Just for kicks recently I tried to measure the frequency of a 10MHz output from my recently calibrated Rubidium oscillator, and after a few seconds after pushing the Measure and then selecting CH1 for Frequency, the scope just presented a scant measurement result of "10.16MHz"
. If I use the cursors to measure frequency, they seem dead on. If I measure that same signal on any of my counters or with the 2247A scope, it shows of course 10-dot plus a whole lot of zero decimal places all the way into the lower Hz region.
I also did some testing with my R2008HS service monitor that can generate up to 1GHz and has the High-Stability time base option and is calibrated within a few hertz of the expected frequency output, and got similar disappointing results while trying to measure frequency on the 2465B. The error seems to get larger as frequency goes up. At 400MHz it was showing an error of several MHz high (I seem to remember it was showing 416MHz). The frequency measurement stopped responding around 650MHz, but the scope would still trigger without any issues even at 800MHz, although the waveform was mighty fuzzy due to using the lower 10mV input range, but rock solid stable.
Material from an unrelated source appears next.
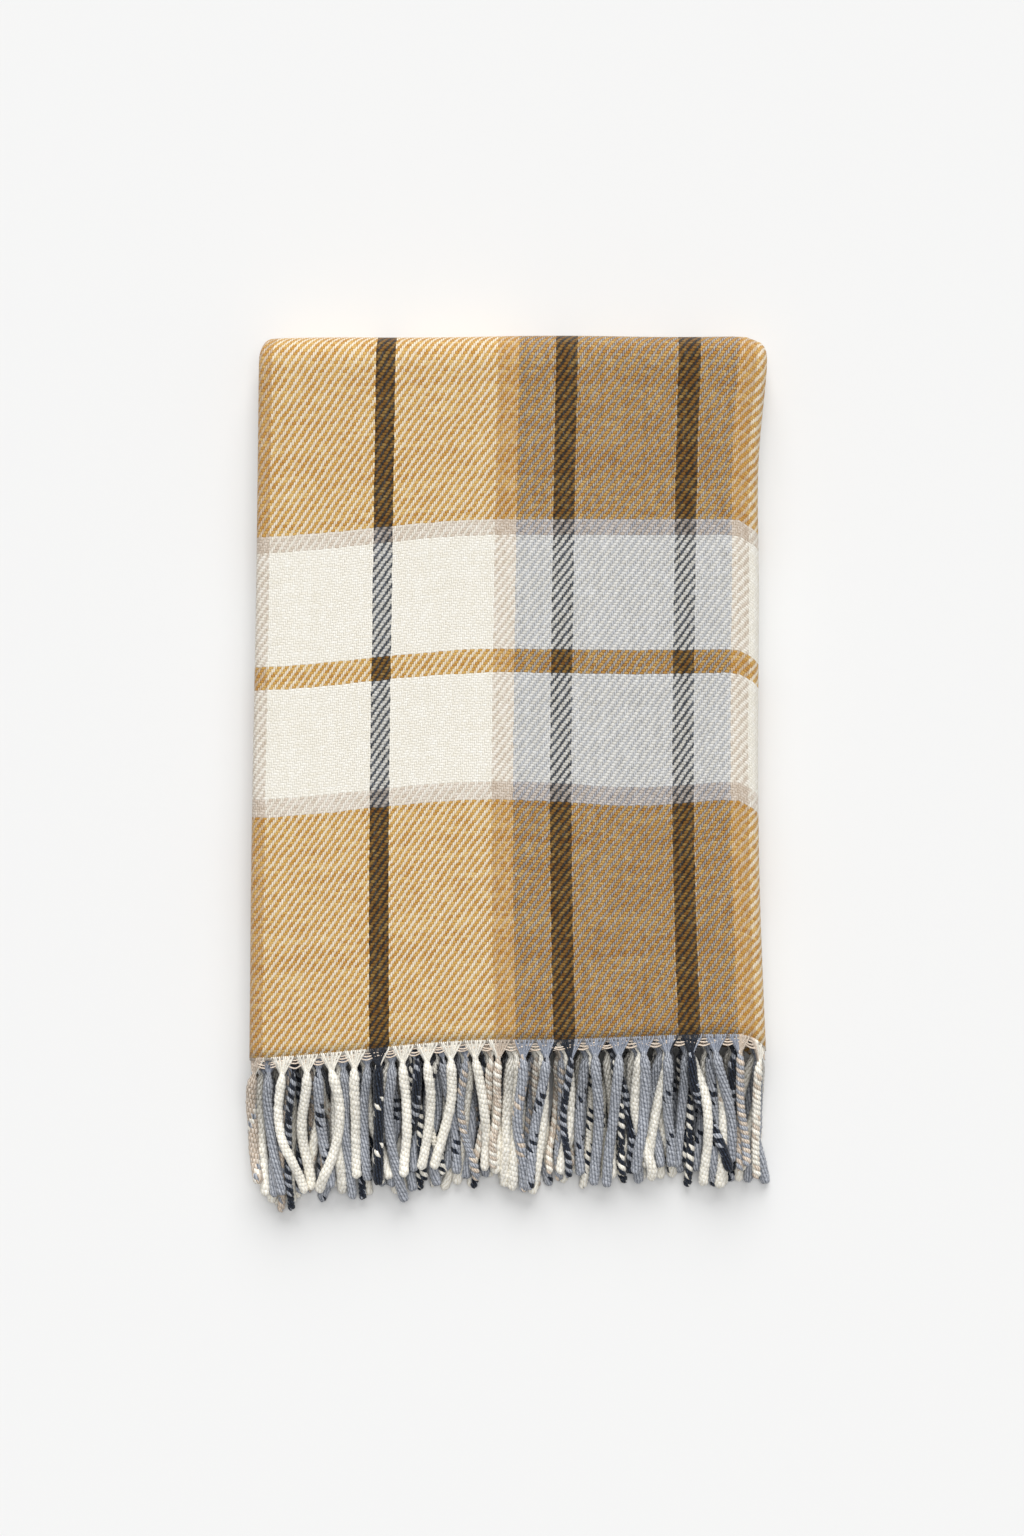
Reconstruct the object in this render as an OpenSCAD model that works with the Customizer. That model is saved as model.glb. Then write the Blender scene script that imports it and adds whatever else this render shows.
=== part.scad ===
// Folded throw blanket: one woven wool cloth with a fringe at both ends,
// folded in quarters across its width and then in quarters along its length,
// so that sixteen layers lie on each other.
//
// Millimetres. The origin is the middle of the footprint, at the bottom.
// +Z is up, +Y points to the far fold and -Y to the fringe.
// The stack lies in four panels, each of four layers. The far folds join the
// outer pair and the inner pair of panels, and the near fold joins the lower
// pair under the fringe. The upper two panels carry all the tassels.

/* [Folded size] */
// Width of the stack, from side fold to side fold
folded_w = 325; // [240:1:480]
// Length of the folded cloth, from the far fold to the hem
folded_l = 452; // [300:1:700]
// Length of a tassel beyond the hem
fringe_l = 95; // [60:1:140]
// How far the near fold, hidden by the fringe, stands out past the hem
near_reach = 8; // [0:0.5:9]

/* [Cloth] */
// Thickness of the brushed cloth
cloth_t = 2.4; // [1.8:0.1:4]
// Air between two layers of one panel
layer_gap = 0.3; // [0.2:0.05:0.8]
// Air between two panels
panel_gap = 0.3; // [0.2:0.05:1]
// How far the upper hidden selvedge stops short of the left side fold
upper_selvedge_inset = 3; // [0:0.5:30]
// How far the lower hidden selvedge stops short of the left side fold
lower_selvedge_inset = 5; // [0:0.5:30]

/* [Fringe] */
// Diameter of a twisted tassel
tassel_d = 4.8; // [3:0.1:8]
// Least side gap between tassels of neighbouring rows
tassel_gap = 0.35; // [0.2:0.05:2]
// Diameter of a tassel's neck, where its yarns leave the cloth
neck_d = 1.8; // [1:0.1:2]
// Length over which the neck swells to the full diameter
neck_l = 12; // [6:0.5:30]
// Diameter of each loose weft thread along the hem
weft_d = 1.2; // [0.8:0.1:1.6]
// Number of loose weft threads along the hem
weft_count = 3; // [1:1:5]
// Air between the threads, the hem and the tassel necks
thread_gap = 0.1; // [0.05:0.05:0.3]
// Height of the lowest tassel tip above the ground
floor_gap = 0.3; // [0.1:0.1:2]

/* [Warp stripes] */
// Width of a cream stripe
cream_w = 65.5; // [40:0.5:100]
// Width of a navy line
navy_w = 13.6; // [10:0.2:30]
// Width of a beige edge band
beige_w = 12.4; // [6:0.2:30]
// Width of the narrow grey band between beige and navy
grey_edge_w = 24.7; // [16:0.2:60]
// Width of the grey stripe between two navy lines
grey_mid_w = 63; // [30:0.5:100]
// How far the first cream stripe starts from the left side fold
stripe_start = 8.3; // [0:0.1:60]
// How far across the cloth a tassel's yarns lie from its place in the row
yarn_shift = 6.9; // [-8:0.1:8]

/* [Opening] */
// How far the turning line of the far folds lies beyond their centre
fold_slack = 8; // [0:0.5:10]

/* [Hidden] */
$fn = 48;
layers = 4;                          // layers in a panel, and panels in the stack
rows = 2 * layers;                   // rows of tassels, one for each layer that ends at the hem

layer_pitch = cloth_t + layer_gap;
panel_t = layers * cloth_t + (layers - 1) * layer_gap;
panel_pitch = panel_t + panel_gap;
stack_t = layers * panel_t + (layers - 1) * panel_gap;

total_l = folded_l + fringe_l;
far_y = total_l / 2;
hem_y = far_y - folded_l;
tip_y = hem_y - fringe_l;

far_fold_r = stack_t / 2;            // outside radius of the outer far fold
far_centre_y = far_y - far_fold_r;
inner_fold_r = panel_gap / 2;        // inside radius of a fold that closes on itself
outer_fold_r = far_fold_r - panel_t;
near_fold_r = panel_t + inner_fold_r;
near_centre_y = hem_y - near_reach + near_fold_r;
hinge_y = far_centre_y + fold_slack; // the record's main_fold turns about this line
hinge_z = stack_t / 2;

side_fold_r = layer_gap / 2 + cloth_t;  // outside radius of a side fold of two layers
wrap_fold_r = panel_t / 2;              // outside radius of the fold round all four

// Three rows of tassels share one pitch, so neighbours lie side by side.
phases = 3;
tassels = floor(folded_w / (phases * (tassel_d + tassel_gap)));
tassel_pitch = folded_w / tassels;
tip_pitch = (tassel_d + tassel_gap) / phases;
weft_pitch = weft_d + thread_gap;
neck_y = hem_y - weft_count * weft_pitch - thread_gap;
top_row_z = stack_t - cloth_t / 2;

// One repeat of the warp, from the left edge of the first cream stripe.
stripes = [
    [cream_w, "pale"], [navy_w, "navy"], [cream_w, "pale"], [beige_w, "pale"],
    [grey_edge_w, "grey"], [navy_w, "navy"], [grey_mid_w, "grey"],
    [navy_w, "navy"], [grey_edge_w, "grey"], [beige_w, "pale"],
];
shades = ["pale", "grey", "navy"];

// ---- the four layers of a panel, seen from the fringe end ----

module half_ring(r_out, r_in, side) {
    difference() {
        circle(r = r_out);
        circle(r = r_in);
        translate([side > 0 ? -2 * r_out : 0, -2 * r_out]) square([2 * r_out, 4 * r_out]);
    }
}

// One layer, counted from the bottom, from a left inset to a right inset.
module flat_layer(level, left_inset, right_inset) {
    translate([-folded_w / 2 + left_inset, level * layer_pitch])
        square([folded_w - left_inset - right_inset, cloth_t]);
}

module cloth_profile() {
    union() {
        flat_layer(0, lower_selvedge_inset, wrap_fold_r);
        flat_layer(1, upper_selvedge_inset, wrap_fold_r);
        flat_layer(2, side_fold_r, wrap_fold_r);
        flat_layer(3, side_fold_r, wrap_fold_r);
        translate([-folded_w / 2 + side_fold_r, panel_t - side_fold_r])
            half_ring(side_fold_r, side_fold_r - cloth_t, -1);
        translate([folded_w / 2 - wrap_fold_r, panel_t / 2]) {
            half_ring(wrap_fold_r, wrap_fold_r - cloth_t, 1);
            half_ring(side_fold_r, side_fold_r - cloth_t, 1);
        }
    }
}

// ---- panels and folds ----

// A panel from the far folds to near_y. A turned panel lies face down.
module panel(level, near_y, turned) {
    translate([0, far_centre_y, level * panel_pitch + (turned ? panel_t : 0)])
        mirror([0, 0, turned ? 1 : 0])
            rotate([90, 0, 0])
                linear_extrude(height = far_centre_y - near_y) cloth_profile();
}

// Half a turn of cloth about an axis along X. A turned fold has its face inside.
module fold(inside_r, turned) {
    rotate([0, 90, 0])
        rotate_extrude(angle = 180)
            translate([inside_r + (turned ? panel_t : 0), 0])
                mirror([turned ? 1 : 0, 0])
                    mirror([1, -1]) cloth_profile();
}

module top_panel() {
    color("burlywood") panel(3, hem_y, false);
}

module second_panel() {
    color("tan") panel(2, hem_y, true);
}

module third_panel() {
    color("wheat") panel(1, near_centre_y, false);
}

module bottom_panel() {
    color("peru") panel(0, near_centre_y, true);
}

module outer_far_fold() {
    color("burlywood") translate([0, far_centre_y, hinge_z]) fold(outer_fold_r, false);
}

module inner_far_fold() {
    color("tan") translate([0, far_centre_y, hinge_z]) fold(inner_fold_r, true);
}

module near_fold() {
    color("wheat")
        translate([0, near_centre_y, near_fold_r])
            mirror([0, 1, 0]) fold(inner_fold_r, false);
}

// ---- fringe ----

function row_z(row) = top_row_z - (row - 1) * layer_pitch
    - (row > layers ? panel_gap - layer_gap : 0);
function tip_z(row) = floor_gap + tassel_d / 2 + (rows - row) * tip_pitch;
function root_x(k) = -folded_w / 2 + (k + 0.5) * tassel_pitch;
function row_shift(row) = ((row - 1) % phases - 1) * tassel_pitch / phases;

// The lower panel of the two lies face down, so its layers come in reverse.
function row_layer(row) = row > layers ? rows - row : row - 1;

// Distance across the flat cloth from its middle, for a place x in one layer.
// Layers 0 and 1 meet at the left side fold and the outer two at the right.
function cloth_x(layer, x) =
    layer == 0 ? -(x + folded_w / 2) :
    layer == 1 ? x + folded_w / 2 :
    layer == 2 ? 1.5 * folded_w - x : -(1.5 * folded_w - x);

function stripe_end(i) = i < 0 ? 0 : stripe_end(i - 1) + stripes[i][0];
repeat_w = stripe_end(len(stripes) - 1);
function wrapped(p) = p - repeat_w * floor(p / repeat_w);
function shade_at(p, i = 0) = p < stripe_end(i) ? stripes[i][1] : shade_at(p, i + 1);
function warp_shade(s) = shade_at(wrapped(-s - stripe_start));

// A tassel is twisted from two strands. Navy in either names it, then grey.
function tassel_shade(row, k) =
    let (
        s = cloth_x(row_layer(row), root_x(k)) - yarn_shift,
        a = warp_shade(s - tassel_pitch / 4),
        b = warp_shade(s + tassel_pitch / 4)
    )
    a == "navy" || b == "navy" ? "navy" : a == "grey" || b == "grey" ? "grey" : "pale";

module hem_wefts(row) {
    color("linen")
        for (i = [0 : weft_count - 1])
            translate([-folded_w / 2, hem_y - thread_gap - weft_d / 2 - i * weft_pitch, row_z(row)])
                rotate([0, 90, 0]) cylinder(h = folded_w, d = weft_d);
}

module tassel(l) {
    tip_r = tassel_d / 2;
    round_tip = [for (a = [0:15:90]) [tip_r * cos(a), l - tip_r + tip_r * sin(a)]];
    rotate_extrude($fn = 24)
        polygon(concat([[0, 0], [neck_d / 2, 0], [tip_r, neck_l]], round_tip));
}

// The tassels of one row whose strands have the given shade.
module tassel_row(row, shade, tint) {
    fall = row_z(row) - tip_z(row);
    run = neck_y - tip_y;
    color(tint)
        for (k = [0 : tassels - 1])
            if (tassel_shade(row, k) == shade)
                translate([root_x(k) + row_shift(row), neck_y, row_z(row)])
                    rotate([90 + atan(fall / run), 0, 0])
                        tassel(sqrt(fall * fall + run * run));
}

module pale_tassels(row) {
    tassel_row(row, "pale", "cornsilk");
}

module grey_tassels(row) {
    tassel_row(row, "grey", "lightslategray");
}

module navy_tassels(row) {
    tassel_row(row, "navy", "midnightblue");
}

top_panel();
second_panel();
third_panel();
bottom_panel();
outer_far_fold();
inner_far_fold();
near_fold();
for (row = [1:rows]) {
    hem_wefts(row);
    pale_tassels(row);
    grey_tassels(row);
    navy_tassels(row);
}
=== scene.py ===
import math

import bpy
import numpy as np
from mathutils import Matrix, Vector
from mathutils.kdtree import KDTree


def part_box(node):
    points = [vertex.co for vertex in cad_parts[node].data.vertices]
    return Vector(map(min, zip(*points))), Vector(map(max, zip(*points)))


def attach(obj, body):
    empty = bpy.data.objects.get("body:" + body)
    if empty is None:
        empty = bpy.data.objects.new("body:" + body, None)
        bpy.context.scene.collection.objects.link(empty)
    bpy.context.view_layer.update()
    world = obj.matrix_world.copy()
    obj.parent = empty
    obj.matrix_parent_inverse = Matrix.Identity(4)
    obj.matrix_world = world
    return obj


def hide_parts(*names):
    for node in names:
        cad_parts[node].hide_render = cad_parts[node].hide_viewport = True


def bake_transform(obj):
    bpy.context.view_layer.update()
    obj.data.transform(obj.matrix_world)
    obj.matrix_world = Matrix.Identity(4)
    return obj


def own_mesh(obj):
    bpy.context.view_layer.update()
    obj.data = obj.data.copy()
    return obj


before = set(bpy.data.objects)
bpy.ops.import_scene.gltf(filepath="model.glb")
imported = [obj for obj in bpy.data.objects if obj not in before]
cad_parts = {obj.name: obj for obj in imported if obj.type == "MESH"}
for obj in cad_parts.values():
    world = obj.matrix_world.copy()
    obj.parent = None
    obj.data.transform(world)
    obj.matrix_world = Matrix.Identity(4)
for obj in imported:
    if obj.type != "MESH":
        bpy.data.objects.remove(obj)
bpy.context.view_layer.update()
print("frame loaded")

mm = 0.001
rows = range(1, 9)          # rows of tassels, from the top one down
shades = ("pale", "grey", "navy")

# the stack as the CAD gives it
topLow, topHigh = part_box("top_panel")
nearLow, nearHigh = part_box("near_fold")
foldedWidth = topHigh.x - topLow.x
halfWidth = foldedWidth / 2
stackHeight = topHigh.z
panelThick = topHigh.z - topLow.z
panelPitch = topLow.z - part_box("second_panel")[0].z
farCentreY, hemY = topHigh.y, topLow.y
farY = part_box("outer_far_fold")[1].y
hingeZ = stackHeight / 2
nearCentreY, nearRadius = nearHigh.y, nearHigh.y - nearLow.y

cloth = {
    "thick": 2.4 * mm,
    "flatLength": 1.81,         # hem to hem, without the fringe
    "leftBulb": 2.45 * mm,      # radius of the loose fold at the left
    "leftNeck": 8 * mm,         # how soon its lower layer lies flat again
    "innerFold": 1.35 * mm,     # radius of the hidden fold at the right
    "innerInset": 2 * mm,       # how much sooner it begins than the fold round it
    "selvedgeInset": (5.5 * mm, 3.5 * mm),   # lower and upper hidden selvedge
    "squareness": 2.7,          # 2 is a round far fold, more is squarer
    "columnStep": 9 * mm,
    "rowStep": 9 * mm,
    "sideTurnSteps": 10,        # facets in half a turn
    "innerTurnSteps": 6,
    "farTurnSteps": 22,
    "closeTurnSteps": 14,       # the near fold and the inner far fold
}

weave = {
    "endPitch": 309.2 / 250 * mm,       # across, one warp thread
    "pickPitch": 331.0 / 200 * mm,      # along, one weft thread
    "stripeStart": 11.0 * mm,           # first cream stripe, from the left fold
    "hemPicks": 1,                      # beige picks at each end
    # threads in one repeat, from the left edge of the first cream stripe
    "ends": ((53, "cream"), (11, "navy"), (53, "cream"), (10, "beige"), (20, "grey"),
             (11, "navy"), (51, "grey"), (11, "navy"), (20, "grey"), (10, "beige")),
    # threads in one repeat, from the hem
    "picks": ((92, "ochre"), (7, "beige"), (43, "cream"), (8, "ochre"), (44, "cream"),
              (7, "beige")),
}

# linear colours of the yarns
yarnColours = {
    "cream": (0.84, 0.805, 0.72),
    "beige": (0.58, 0.49, 0.40),
    "ochre": (0.46, 0.212, 0.026),
    "grey": (0.30, 0.328, 0.39),
    "navy": (0.0085, 0.012, 0.021),
}


def smooth(t):
    t = np.clip(t, 0, 1)
    return t * t * (3 - 2 * t)


def hill(value, middle, spread):
    return np.exp(-((value - middle) / spread) ** 2)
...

The semi conclusion that I have reached is that at least frequency parametric measurements on the 2465B are not very accurate, maybe unless you have the CT options things might get better (?), so don't expect much in that sense. Also, as it was explained to me recently, the way the scope actually tries to measure the frequency of a signal is not at all like a traditional frequency counter would, but it rather uses a very convoluted procedure to get to the results. Only to start with, it involves a Miller integrator, and the CPU and DAC interacting to get a result. In case anyone is interested, still do have the detailed explanation of the measuring procedure by someone that knows these scopes very well in and out, and has been working on them and calibrating/selling them for many years.
BTW: I just recently got this 2465B, and so far have not done any calibration to it. But after some testing it seems still to be quite well calibrated in both time/div and volts/div. At least with the equipment I have available which does not allow me to do a full verification/calibration.